The paper investigates how a gravitational Chern-Simons term, motivated by stringy leptogenesis, modifies inflationary gravitational waves. By deriving the modified equations of motion, the slow-roll effective potential, and the super-horizon power spectra for the two GW polarizations, the authors show that the amplitude is polarization-dependent and that the tensor-to-scalar ratio acquires a Θ^2 correction while the spectral index remains unchanged at leading order. They identify a scale-dependent divergence in the left-polarization mode, signaling a breakdown of linear perturbation and requiring non-linear treatment for sizable effects. The results establish a direct link between high-energy stringy dynamics and CMB observables, albeit with the caveat that observable signatures in the linear regime are suppressed unless non-linear effects are considered.

Abstract

In this work we show that the gravitational Chern-Simons term, aside from being a key ingredient in inflationary baryogenesis, modifies super-horizon gravitational waves produced during inflation. We compute the super-Hubble gravitational power spectrum in the slow-roll approximation and show that its overall amplitude is modified while its spectral index remains unchanged (at leading order in the slow-roll parameters). Then, we calculate the correction to the tensor to scalar ratio, T/S. We find a correction of T/S which is dependent on $\cal{N}$ (more precisely quadratic in ${\cal N}$), the parameter characterizing the amplitude of the Chern-Simons terms. In a stringy embedding of the leptogenesis mechanism, $\cal{N}$ is the ratio between the Planck scale and the fundamental string scale. Thus, in principle, we provide a direct probe of leptogenesis due to stringy dynamics in the Cosmic Microwave Background (CMB). However, we demonstrate that the corresponding correction of T/S is in fact very small and not observable in the regime where our calculations are valid. To obtain a sizable effect, we argue that a non-linear calculation is necessary.

Figures (1)

• Figure 1: Effective potential for the two states of polarization (solid line for the right polarization state and dashed line for the left polarization state). At $x=-1$ or $\eta =-8/(k\Theta )$, the effective potential $f_{_{\rm L}}(x)$ blows up.

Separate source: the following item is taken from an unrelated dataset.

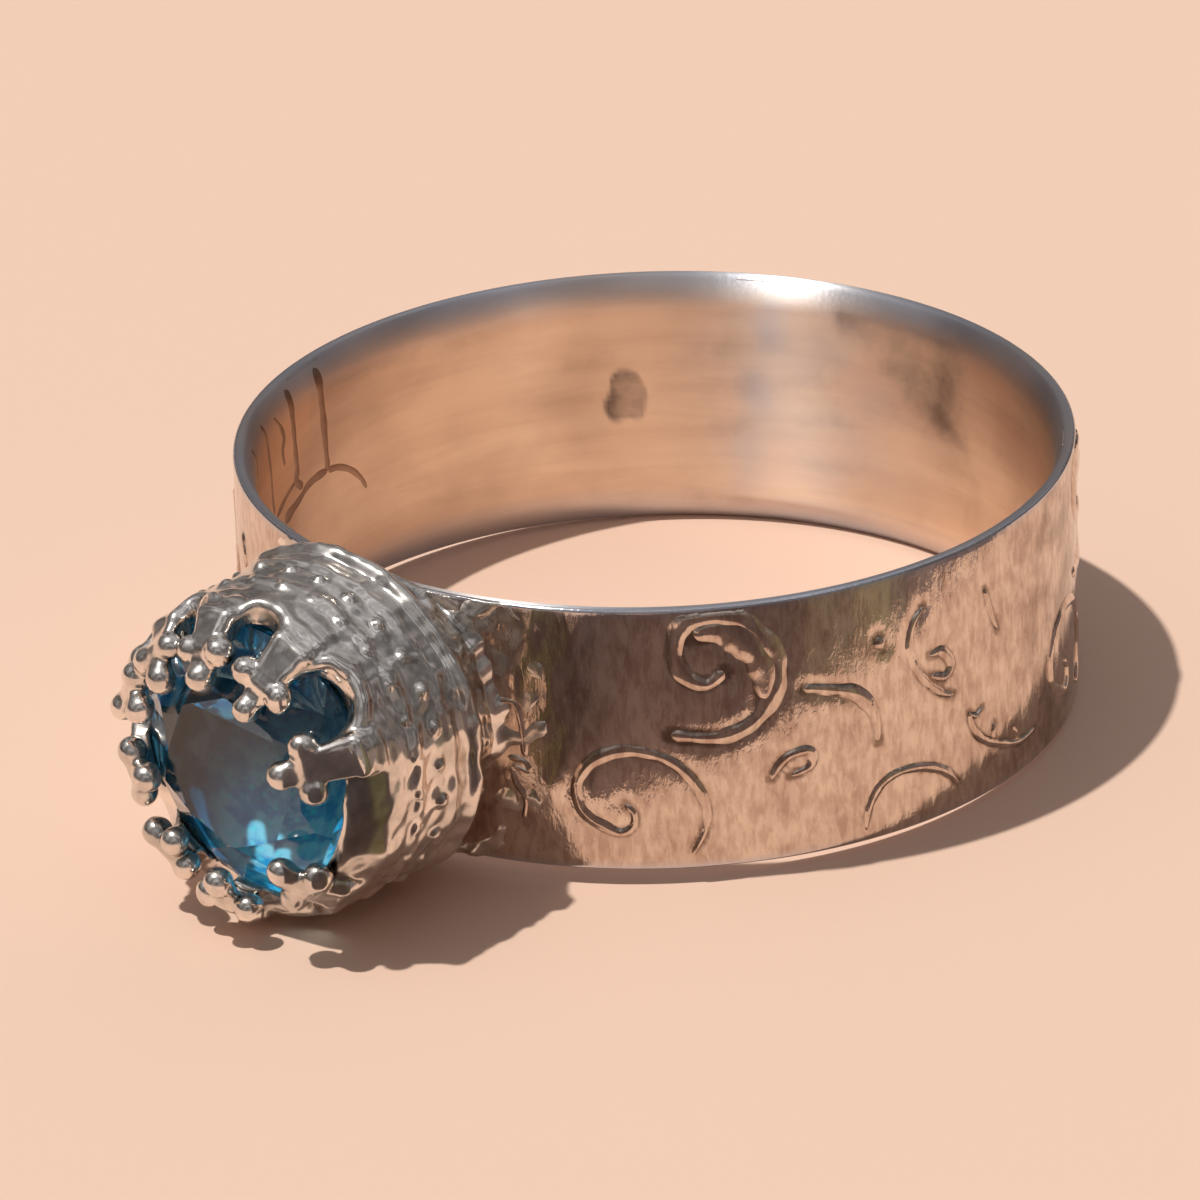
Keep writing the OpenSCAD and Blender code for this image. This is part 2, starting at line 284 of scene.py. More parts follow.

For $x>-1$, the slight difference between $f_{_{\rm L}}(x)$ and $f_{_{\rm R}}(x)$ mathematically originates from the term $\lambda ^s/[x(1-\lambda ^sx)]$ in $z_s"/z_s$ and, physically, from the phenomenon of birefringence. As $x\rightarrow 0$, the standard term $(2+3\epsilon)/x^2$ dominates. Since this term does not depend on the polarization state, one has $f{_{\rm R}}(x)\rightarrow f{_{\rm L}}(x)$.